Effects of wolves on carbon in grassland or boreal forest

(“Effects of gray wolf induced trophic cascades on ecosystem carbon cycling”, Wilmers et al 2016)

Given the large impacts of animals on the carbon storage of plants, it’s going to be important to a) include their effects in models so that sequestration projects aren’t over- or under-estimating their carbon and b) include animals in our goals for conserving wild spaces and rewilding spaces. For large animals like the ones discussed here to be effective in their ecosystem role, they need to be present in sufficient numbers and with sufficient space. Right now, only 2.8% of global land surface is sufficiently intact to support a real functioning ecosystem. Everything else has been too changed by people. For this to happen, we need to stop thinking about only walling off land and ocean from humans and keeping people and nature separate. We need to find ways to coexist better in land- and seascapes because for rewilding and reintroduction to be effective, you need people’s support, and people aren’t going to support things they perceive to be threatening to their livelihood, property, or personal safety.

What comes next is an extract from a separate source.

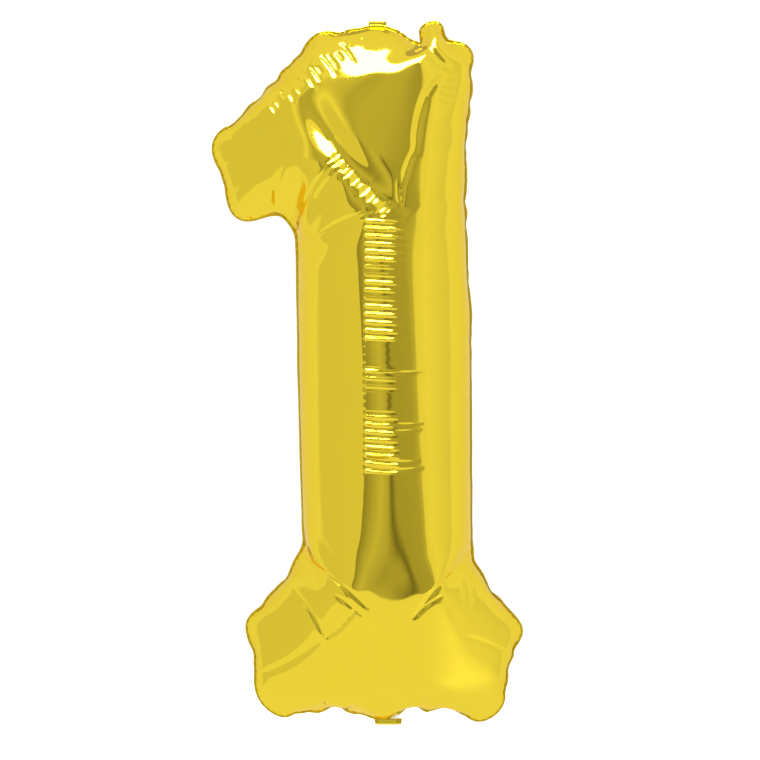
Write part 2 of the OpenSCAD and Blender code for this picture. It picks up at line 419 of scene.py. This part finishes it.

Lastly, this is yet another example of how things that we might not place any economic value on are actually really important. If you can’t get behind the moral imperative that (I think) we have to not destroy every other being on this planet, lots of whom are intelligent and have feelings and have been shown to be smart even by the limited human definition of smart, then their power to help maintain a livable Earth is a pretty decent reason to protect them.